You should be comfortable with basic C programming or Python syntax. Familiarity with the compiler design overview is helpful but not required.

The Role of the Lexer

The lexer sits between the raw source file and the parser. Its job is straightforward: read characters, recognize patterns, and emit tokens.

graph LR
    A[Source Code] --> B[Lexer / Tokenizer]
    B --> C[Token Stream]
    C --> D[Parser]
    B --> E[Symbol Table]
    style B fill:#2196F3,color:#fff
    style C fill:#FF9800,color:#fff
    style D fill:#4CAF50,color:#fff

Each token has a type (keyword, identifier, number, operator) and a lexeme (the actual text matched).

Regular Expressions for Token Patterns

Regular expressions are the standard notation for describing token patterns. Here are common patterns used in Lexical Analysis:

Token Type	Regex Pattern	Example Match
Identifier	`[a-zA-Z_][a-zA-Z0-9_]*`	`myVar`, `_count`
Integer	`[0-9]+`	`42`, `0`, `100`
Float	`[0-9]+\.[0-9]+`	`3.14`, `0.5`
String	`"[^"]*"`	`"hello"`
Comment	`//.*`	`// this is a comment`

Building a Simple Tokenizer in Python

import re

TOKEN_PATTERNS = [
    ('NUMBER',   r'\d+(\.\d*)?'),
    ('IDENTIFIER', r'[a-zA-Z_][a-zA-Z0-9_]*'),
    ('ASSIGN',   r'='),
    ('PLUS',     r'\+'),
    ('MINUS',    r'-'),
    ('MUL',      r'\*'),
    ('DIV',      r'/'),
    ('LPAREN',   r'\('),
    ('RPAREN',   r'\)'),
    ('SKIP',     r'[ \t\n]+'),  # whitespace
]

def tokenize(source_code):
    tokens = []
    pos = 0
    while pos < len(source_code):
        match = None
        for token_type, pattern in TOKEN_PATTERNS:
            regex = re.compile(pattern)
            match = regex.match(source_code, pos)
            if match:
                lexeme = match.group(0)
                if token_type != 'SKIP':
                    tokens.append((token_type, lexeme))
                pos = match.end()
                break
        if not match:
            raise SyntaxError(f'Unexpected character at position {pos}: {source_code[pos]}')
    return tokens

# Test the tokenizer
code = "x = 42 + y"
result = tokenize(code)
for t in result:
    print(t)

Expected output:

('IDENTIFIER', 'x')
('ASSIGN', '=')
('NUMBER', '42')
('PLUS', '+')
('IDENTIFIER', 'y')

From Regex to Deterministic Finite Automaton

Every regular expression can be translated into a deterministic finite automaton (DFA) that recognizes the same language.

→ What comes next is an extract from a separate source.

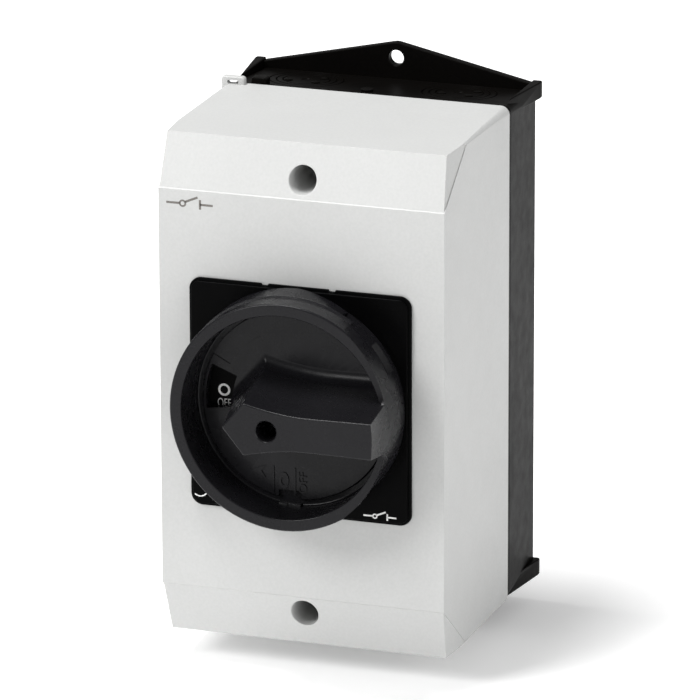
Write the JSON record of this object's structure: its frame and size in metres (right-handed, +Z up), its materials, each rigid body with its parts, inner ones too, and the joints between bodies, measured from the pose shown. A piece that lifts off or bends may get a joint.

A DFA has a fixed number of states and reads input left to right, making it efficient for lexing.

stateDiagram-v2
    direction LR
    s0 --> s1: letter/underscore
    s1 --> s1: letter/digit/underscore
    s1 --> s2: (accept identifier)
    s0 --> s3: digit
    s3 --> s3: digit
    s3 --> s4: .
    s4 --> s4: digit
    s4 --> s2: (accept number)

Implementing a DFA-Based Lexer in C

#include <stdio.h>
#include <string.h>
#include <ctype.h>

typedef enum { IDENTIFIER, NUMBER, OPERATOR, UNKNOWN } TokenType;

typedef struct {
    TokenType type;
    char lexeme[256];
} Token;

int is_keyword(const char *word) {
    const char *keywords[] = {"if", "else", "while", "return", "int", 0};
    for (int i = 0; keywords[i]; i++)
        if (strcmp(word, keywords[i]) == 0) return 1;
    return 0;
}

Token next_token(const char **input) {
    Token token;
    token.lexeme[0] = '\0';

    while (isspace(**input)) (*input)++;

    if (**input == '\0') {
        token.type = UNKNOWN;
        strcpy(token.lexeme, "EOF");
        return token;
    }

    if (isalpha(**input) || **input == '_') {
        int i = 0;
        while (isalnum(**input) || **input == '_')
            token.lexeme[i++] = *(*input)++;
        token.lexeme[i] = '\0';
        token.type = is_keyword(token.lexeme) ? IDENTIFIER : IDENTIFIER;
    } else if (isdigit(**input)) {
        int i = 0;
        while (isdigit(**input))
            token.lexeme[i++] = *(*input)++;
        token.lexeme[i] = '\0';
        token.type = NUMBER;
    } else {
        token.lexeme[0] = *(*input)++;
        token.lexeme[1] = '\0';
        token.type = OPERATOR;
    }
    return token;
}

int main() {
    const char *source = "x = 42 + y";
    Token t;
    do {
        t = next_token(&source);
        printf("Type: %d, Lexeme: %s\n", t.type, t.lexeme);
    } while (t.type != UNKNOWN);
    return 0;
}

Expected output:

Type: 0, Lexeme: x
Type: 2, Lexeme: =
Type: 1, Lexeme: 42
Type: 2, Lexeme: +
Type: 0, Lexeme: y
Type: 3, Lexeme: EOF

Handling Keywords and Reserved Words

Keywords like if, else, while, and return are technically identifiers that match the [a-zA-Z_][a-zA-Z0-9_]* pattern. The lexer disambiguates them by checking against a keyword table after matching.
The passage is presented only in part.